Sul “Corriere” ha scritto: «La deriva etica che sporca l'immagine della classe politica nella più ricca regione d'Italia non si può liquidare come una sommatoria di casi personali», e chiedeva un dibattito serio, un momento della verità del Consiglio regionale. Crede sia sufficiente?
«No, non è sufficiente. Ma almeno sarebbe una presa d'atto per uscire da un luogo comune: quello di una Lombardia dove tutto è raccontato sempre come eccellenza. Casi come il San Raffaele, la Maugeri, la Santa Rita o le mazzette per l'autostrada Brescia-Bergamo-Milano ci dicono il contrario. Ci sono illeciti oltre l'eccellenza e c'è un problema di controlli sui fondi pubblici generosamente elargiti ai privati. Undici consiglieri indagati non sono semplici casi personali, mettono in discussione un sistema. Il presidente Formigoni deve rispondere e prendere le distanze da ladri e faccendieri.
«Nel momento stesso in cui i politici chiedono ai cittadini onesti sacrifici e privazioni, si prova solo indignazione e disgusto trovare quasi ogni giorno politici indagati per tangenti, mazzette, favori personali».
 
Dov'è finita l'idea del bene comune?
«L'idea di bene comune per molti  è solo una promessa elettorale.
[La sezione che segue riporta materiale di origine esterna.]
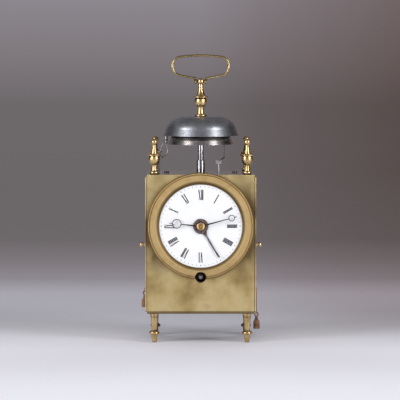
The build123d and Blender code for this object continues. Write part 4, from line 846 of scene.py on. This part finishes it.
def tassel(name, silk, seed):
    """A knot of cord, a bound neck and a skirt of loose threads."""
    draw = random.Random(seed)
    low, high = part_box(name)
    middle = (low + high) / 2
    radius = (high.x - low.x) / 2
    neck_top = high.z - 2 * knot_radius + tuck
    skirt_top = neck_top - neck_length
    shape = bmesh.new()
    knot_ring(shape, plumb(middle, high.z - knot_radius))
    binding(shape, middle, neck_top, skirt_top)
    skirt_core(shape, middle, skirt_top + tuck, low.z + core_short, radius * core_share)
    for thread in range(tassel_threads):
        turn = 2 * math.pi * (thread + draw.uniform(-0.3, 0.3)) / tassel_threads
        skirt_thread(shape, middle, turn, skirt_top, low.z, radius - thread_radius, draw)
    piece = new_piece(f"{name}_threads", shape, silk, name)
    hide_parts(name)


def knot_ring(shape, centre):
    """A ring of two twisted plies, in the plane that faces the front."""
    steps = 40
    for ply in range(2):
        path = []
        for step in range(steps):
            angle = 2 * math.pi * step / steps
            twist = 2 * math.pi * (ply / 2 + knot_turns * step / steps)
            reach = knot_radius - knot_cord + knot_swing * knot_cord * math.cos(twist)
            across = knot_sway * knot_cord * math.sin(twist)
            path.append(centre + Vector((reach * math.cos(angle), across, reach * math.sin(angle))))
        closed_tube(shape, path, knot_ply * knot_cord, 6)


def closed_tube(shape, path, radius, sides):
    """A tube along a closed path that lies about in a plane across Y."""
    rows = []
    for index, middle in enumerate(path):
        along = (path[(index + 1) % len(path)] - path[index - 1]).normalized()
        first = along.cross(Vector((0, 1, 0))).normalized()
        rows.append(hoop(shape, middle, first, along.cross(first), radius, sides))
    for low, high in zip(rows, rows[1:] + rows[:1]):
        skin(shape, low, high)


def binding(shape, middle, top, bottom):
    """Thread wound round the neck in close turns, over a solid core."""
    turns = (top - bottom) / (2 * binding_thread)
    steps = int(turns * 14)
    path = []
    for step in range(steps + 1):
        angle = 2 * math.pi * turns * step / steps
        swell = neck_radius + binding_swell * math.sin(math.pi * step / steps)
        around = Vector((math.cos(angle), math.sin(angle), 0)) * swell
        path.append(plumb(middle, top + (bottom - top) * step / steps) + around)
    tube(shape, path, [binding_thread] * len(path), 5)
    core = [plumb(middle, top + 0.3 * MM), plumb(middle, bottom - 0.3 * MM)]
    tube(shape, core, [neck_radius] * 2, 12)


def skirt_core(shape, middle, top, bottom, radius):
    """The dark inside of the skirt, behind its threads."""
    rows = ((0.0, 0.4), (0.12, 0.72), (0.35, 0.9), (1.0, 1.0))
    path = [plumb(middle, top + (bottom - top) * share) for share, _ in rows]
    tube(shape, path, [radius * width for _, width in rows], 20)


def skirt_thread(shape, middle, turn, top, bottom, outer, draw):
    """One thread from the neck over the shoulder to the hem, a little wavy."""
    lean, wave, phase = draw.uniform(-0.1, 0.1), draw.uniform(0.1, 0.3) * MM, draw.uniform(0, 6.28)
    length = draw.uniform(0.93, 1.0) * (top - bottom)
    path, radii = [], []
    steps = 12
    for step in range(steps + 1):
        share = step / steps
        spread = outer * (0.35 + 0.65 * min(1.0, 4.5 * share) ** 0.6) * (0.9 + 0.1 * share)
        reach = min(spread + wave * 0.5 * math.sin(phase + 7 * share), outer)
        angle = turn + lean * share
        around = Vector((math.cos(angle), math.sin(angle), 0)) * reach
        path.append(plumb(middle, top - length * share) + around)
        radii.append(thread_radius * (1 - 0.35 * share**3))
    tube(shape, path, radii, 5)


# Stage, camera and light


def stage_shade():
    """The floor's and the wall's greys.

    The floor is pale before the clock and darker and darker behind it. The wall is paler higher up
    and dark on its sides. Behind the clock both are dimmer and warmer on the right. The far floor
    and the wall show their own colour to the camera and in the metals, however little light
    reaches them.
    """
    finish = Finish("stage_grey")
    axes = finish.axes()
    depth, height = axes[1], axes[2]
    floor = finish.ramp(
        finish.span(depth, floor_first, floor_last),
        (0.0, rgb(242, 242, 249)),
        (0.2, rgb(242, 242, 249)),
        (0.25, rgb(237, 236, 244)),
        (0.3, rgb(235, 234, 243)),
        (0.34, rgb(220, 219, 227)),
        (0.37, rgb(206, 205, 213)),
        (0.43, rgb(188, 186, 195)),
        (0.5, rgb(177, 174, 183)),
        (0.57, rgb(142, 137, 144)),
        (0.67, rgb(125, 119, 123)),
        (0.8, rgb(109, 104, 106)),
        (1.0, rgb(108, 103, 105)),
    )
    back = finish.ramp(
        finish.span(height, 0.0, wall_last),
        (0.0, rgb(109, 104, 106)),
        (0.34, rgb(109, 104, 106)),
        (0.6, rgb(126, 120, 124)),
        (1.0, rgb(142, 137, 144)),
    )
    aside = finish.calc("ABSOLUTE", axes[0])
    wall = finish.blend(finish.span(aside, 0.45 * wall_radius, 0.85 * wall_radius), back, rgb(48, 46, 48))
    tone = finish.blend(finish.span(height, 0.0, 0.05), floor, wall)
    uneven = finish.ramp(
        finish.span(axes[0], 0.0, 0.5),
        (0.0, rgb(255, 255, 255)),
        (0.3, rgb(236, 230, 228)),
        (1.0, rgb(205, 190, 182)),
    )
    tone = finish.blend(finish.span(depth, -0.1, 0.3), tone, finish.times(tone, uneven))
    far = finish.span(finish.calc("MAXIMUM", depth, finish.calc("MULTIPLY", height, 20.0)), 0.25, 0.7)
    glow = finish.calc("MULTIPLY", far, finish.seen())
    finish.set(
        base_color=finish.blend(glow, tone, rgb(0, 0, 0)),
        roughness=0.8,
        specular_ior_level=0.0,
        emission_color=tone,
        emission_strength=glow,
    )
    return finish.material


def bowl():
    """A floor with a round wall, so that every view has the same ground and background."""
    bend = wall_radius - floor_radius
    profile = [(0.5 * floor_radius, 0.0), (floor_radius, 0.0)]
    for step in range(1, wall_steps + 1):
        angle = math.pi / 2 * step / wall_steps
        profile.append((floor_radius + bend * math.sin(angle), bend * (1 - math.cos(angle))))
    profile.append((wall_radius, wall_height))
    shape = bmesh.new()
    right, back = Vector((1, 0, 0)), Vector((0, 1, 0))
    rows = []
    for radius, height in profile:
        rows.append(hoop(shape, Vector((0, 0, height)), right, back, radius, wall_sides))
    shape.faces.new(rows[0])
    for low, high in zip(rows, rows[1:]):
        skin(shape, high, low)
    mesh = bpy.data.meshes.new("stage")
    shape.to_mesh(mesh)
    shape.free()
    mesh.polygons.foreach_set("use_smooth", [True] * len(mesh.polygons))
    mesh.materials.append(stage_shade())
    stage = bpy.data.objects.new("stage", mesh)
    bpy.context.scene.collection.objects.link(stage)


def soft_box(name, place, size, power, colour, mirrored=True):
    """A rectangular lamp that faces the clock. The camera doesn't see it, and metals may not."""
    data = bpy.data.lights.new(name, "AREA")
    data.shape = "RECTANGLE"
    data.size, data.size_y = size
    data.energy = power
    data.color = colour
    lamp = bpy.data.objects.new(name, data)
    lamp.location = place
    toward = Vector((0, 0, clock_middle)) - Vector(place)
    lamp.rotation_euler = toward.to_track_quat("-Z", "Y").to_euler()
    lamp.visible_camera = False
    lamp.visible_glossy = mirrored
    bpy.context.scene.collection.objects.link(lamp)


def lamps():
    """Two tall soft boxes before the clock, which its metals mirror, and four softer fills.

    The fills are two boxes behind the clock, one above and before it, and one above and behind it.
    """
    cool, warm = (0.97, 0.98, 1.0), (1.0, 0.98, 0.95)
    for side in (-1, 1):
        soft_box(f"front_box_{side}", (1.45 * side, -1.2, 0.68), (0.75, 1.3), 25, cool)
        soft_box(f"rear_box_{side}", (1.1 * side, 1.6, 0.72), (0.9, 1.0), 9, cool, mirrored=False)
    soft_box("top_light", (0, -1.2, 2.0), (1.6, 1.2), 14, warm, mirrored=False)
    soft_box("back_light", (0, 1.8, 1.6), (1.6, 0.7), 8, cool, mirrored=False)


def sky():
    """A dim even surround, brighter in the metals."""
    world = bpy.data.worlds.new("surround")
    bpy.context.scene.world = world
    world.use_nodes = True
    nodes, links = world.node_tree.nodes, world.node_tree.links
    strength = nodes.new("ShaderNodeMapRange")
    links.new(nodes.new("ShaderNodeLightPath").outputs["Is Glossy Ray"], strength.inputs["Value"])
    strength.inputs["To Min"].default_value = sky_fill
    strength.inputs["To Max"].default_value = sky_gloss
    background = nodes["Background"]
    background.inputs["Color"].default_value = rgb(250, 250, 255)
    links.new(strength.outputs[0], background.inputs["Strength"])


def camera():
    """The photograph's view: from the front, far off, looking a little down."""
    data = bpy.data.cameras.new("camera")
    data.lens, data.sensor_width = camera_lens, camera_sensor
    data.clip_end = camera_reach
    eye = bpy.data.objects.new("camera", data)
    back = camera_distance * math.cos(camera_pitch)
    up = camera_distance * math.sin(camera_pitch)
    eye.location = (camera_aside, -back, camera_focus_height + up)
    eye.rotation_euler = (math.pi / 2 - camera_pitch, 0, 0)
    bpy.context.scene.collection.objects.link(eye)
    bpy.context.scene.camera = eye


looks = materials()
dress(looks)
black = dial_black()
dial = Dial()
numerals(dial, black)
minute_dots(dial, black)
for side, seed in (("left", 3), ("right", 8)):
    hanging_cord(f"{side}_cord", looks["cord"])
    tassel(f"{side}_tassel", looks["tassel"], seed)
bowl()
lamps()
sky()
camera()
bpy.context.scene.view_settings.view_transform = "Standard"
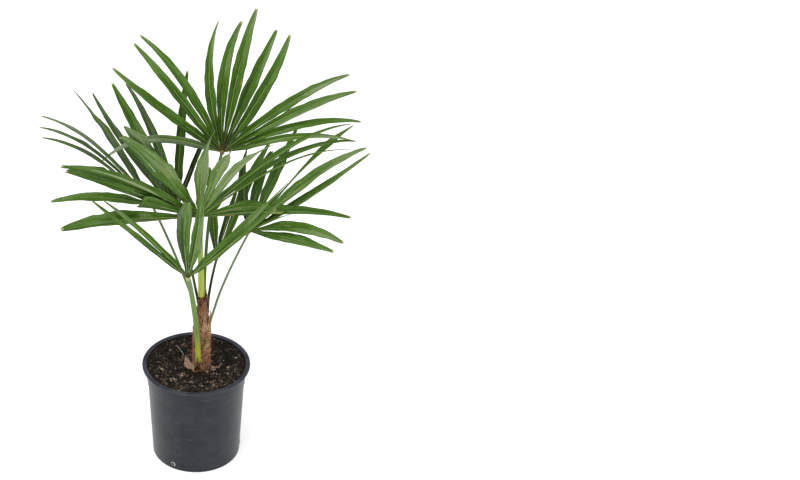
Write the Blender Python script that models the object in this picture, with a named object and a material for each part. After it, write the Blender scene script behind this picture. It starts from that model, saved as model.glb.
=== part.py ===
"""Young fan palm in a round nursery pot. Z is up, the pot stands on the plane z = 0 and its axis is the Z axis.

The pot is a turned shell with a flat rim flange, filled with soil. A short fibrous trunk leans out of the soil,
and seven leaf stalks leave it, each ending in a small knuckle that carries one fan of leaflets. A fan is split
into several blades wherever it has a wide gap, and each blade is a thin pleated sheet of its own outline.
Sizes below are in millimetres and degrees.
"""
from collections import namedtuple
from math import cos, radians, sin, tan

import bpy
import numpy as np

MM = 0.001
GAP = 0.3                    # clearance between pieces that touch on the plant

# Pot: a turned shell of even wall, drawn in at the stacking step and turned out into a flange at the rim
POT_HEIGHT = 185.0
RIM_RADIUS = 95.0
RIM_THICKNESS = 3.0
FOOT_RADIUS = 75.5
STEP_HEIGHT = 139.0          # where the wall steps out
STEP_RISE = 9.0
STEP_RADIUS = 84.2           # just under the step
COLLAR_RADIUS = 87.6         # just over the step
MOUTH_RADIUS = 88.6          # under the flange
WALL = 1.6
FLOOR = 2.4
EDGE_ROUND = 0.9
POT_SIDES = 48

# Drain holes through the foot of the wall
DRAIN_COUNT = 3
DRAIN_FIRST_ANGLE = 238.0
DRAIN_HEIGHT = 11.5
DRAIN_RADIUS = 2.8

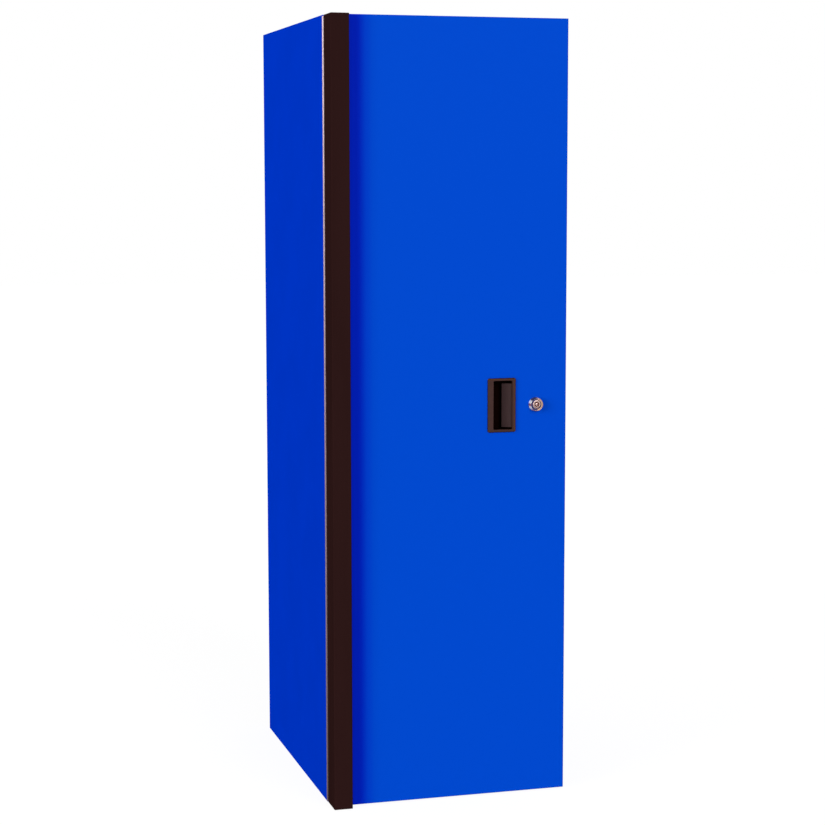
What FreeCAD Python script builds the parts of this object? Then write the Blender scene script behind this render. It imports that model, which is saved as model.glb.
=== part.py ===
"""Tool chest side locker: a tall sheet-steel cabinet that bolts to the side of a tool chest.

One full-height door hangs on a piano hinge at the left front corner. Its hinge stile is a dark
extruded post that stands proud of the door face. A cup pull and a tubular cam lock sit near the
free edge. Three shelves rest on clips in slotted standards.

Frame: millimetres, +Z up, the door faces -Y, origin at the bottom centre of the overall box.
"""
import FreeCAD, Part
import math
import os

V = FreeCAD.Vector

# ---- cabinet body ----
height = 1549.4            # floor to the top of the body
body_width = 482.6         # outside of the two side sheets
depth = 635.0              # front of the post to the back
sheet = 1.2                # body, shelf and door steel
bend = 1.0                 # inside radius of a fold
seam = 0.2                 # room between the lips of the sides and the pans
front_flange = 30.0        # side sheets, turned in at the front
front_lip = 12.0           # and back again behind the flange
rear_flange = 22.0         # side sheets, turned in at the back
base_height = 40.0         # floor pan, down to the ground
base_lip = 22.0
top_height = 34.0          # top pan
top_lip = 14.0

# ---- pressed beads that stiffen the back ----
bead_count = 2
bead_width = 26.0
bead_depth = 5.0
bead_end_margin = 150.0

# ---- holes for the bolts into the chest ----
chest_hole_r = 4.5
chest_hole_rows = 1050.0   # between the lower and the upper pair
chest_hole_span = 360.0    # front to back
chest_hole_low_z = 250.0

# ---- door and post ----
post_width = 37.0
post_depth = 55.0
post_wall = 2.0
post_corner = 1.5
post_floor_gap = 1.0
door_setback = 15.0        # door face behind the front of the post
door_top_gap = 1.0
door_floor_gap = 3.5
door_lip = 20.0
top_cap = 6.0
top_cap_round = 4.5
bottom_cap = 3.0
cap_plug = 10.0            # reach of a cap into the post
cap_plug_wall = 1.8
cap_gap = 0.3

# ---- door stiffener ----
stiffener_crown = 46.0
stiffener_foot = 16.0
stiffener_from_post = 118.0   # centre line, from the post

# ---- piano hinge ----
leaf = 1.0
leaf_width = 23.0
pin_r = 1.45
hinge_fit = 0.05
leaf_standoff = 0.35       # leaf face beyond the knuckles, so that they clear the post
knuckle_count = 7
knuckle_gap = 0.4
knuckle_room = 0.5         # notch beyond the other leaf's knuckles
hinge_end = 3.0
pin_end = 0.8              # pin beyond the end knuckles

# ---- cup pull ----
pull_from_edge = 135.5     # centre, from the free edge of the door
pull_z = 792.0
pull_width = 58.0
pull_height = 107.5
pull_corner = 3.5
bezel = 3.0                # proud of the door face
bezel_edge = 0.8
mouth_left = 17.5          # mouth of the cup, from the centre
mouth_right = 22.5
mouth_height = 97.5
mouth_corner = 2.0
cup_left = 24.0            # undercut behind the left lip
lip_thick = 4.5
cup_depth = 22.0           # floor, behind the door face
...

In questi mesi si sono scoperchiate botole nauseabonde che non aiutano la politica a dare di sé un'immagine nobile, di servizio. Io vedo tanti tornaconti personali. Quanto alla dottrina sociale della Chiesa ci vorrebbe un nuovo don Sturzo per chiederne una concreta e tangibile applicazione da parte dei politici che si ispirano ai valori cristiani».
 
I richiami di Tettamanzi e ora di Scola a vivere una politica alta, una vita sobria che fine hanno fatto?
«Il card. Tettamanzi è stato un punto di riferimento in questi anni. Con l'esempio e con i suoi interventi ha indicato una rotta: Milano città aperta e solidale, capitale morale e guida del Paese. È stato l'unico a far sentire la sua voce contro i deliri xenofobi della Lega, uno dei pochi a non lisciare il pelo al vincitore di turno. Ora è il momento di Scola: l'arrivo del papa a Milano gli darà l'investitura piena. Per ora i richiami sono caduti nel vuoto, anche se ha distinto subito il suo ruolo dall'amicizia con Formigoni».
 
Milano ce la può ancora fare?
«Io credo nella forza e nelle risorse di Milano. È nella complessità di città come queste che si trovano le energie positive da contrapporre alla cattiva politica. Milano ha voglia di farcela, anche se questa crisi ci sta tagliando le gambe. Non vedo ancora però nessun Rinascimento».
 
Cosa spera dalla politica e cosa augura ai cittadini ancora una volta "violentati" da questo modo di fare politica?
«Spero che la politica ritrovi un po' di umiltà, che la lezione della crisi metta tutti davanti alle proprie responsabilità, che si torni a dire: cosa posso fare per il mio Paese? Penso ai giovani, troppo penalizzati: senza di loro non si va da nessuna parte. Penso a un progetto educativo che parta dalle scuole, a una società attenta ai più deboli, che pagano due volte il costo della crisi. Auguro a Milano di essere quella di un tempo: la città dei treni che passano e delle opportunità, offerte in base alla competenza e non alla convenienza. Quanto ai cittadini l'augurio è di non arrendersi, ricordando le parole del vescovo Ambrogio: "I tempi sono duri, i tempi sono difficili. Cambiate i tempi e vivrete meglio"».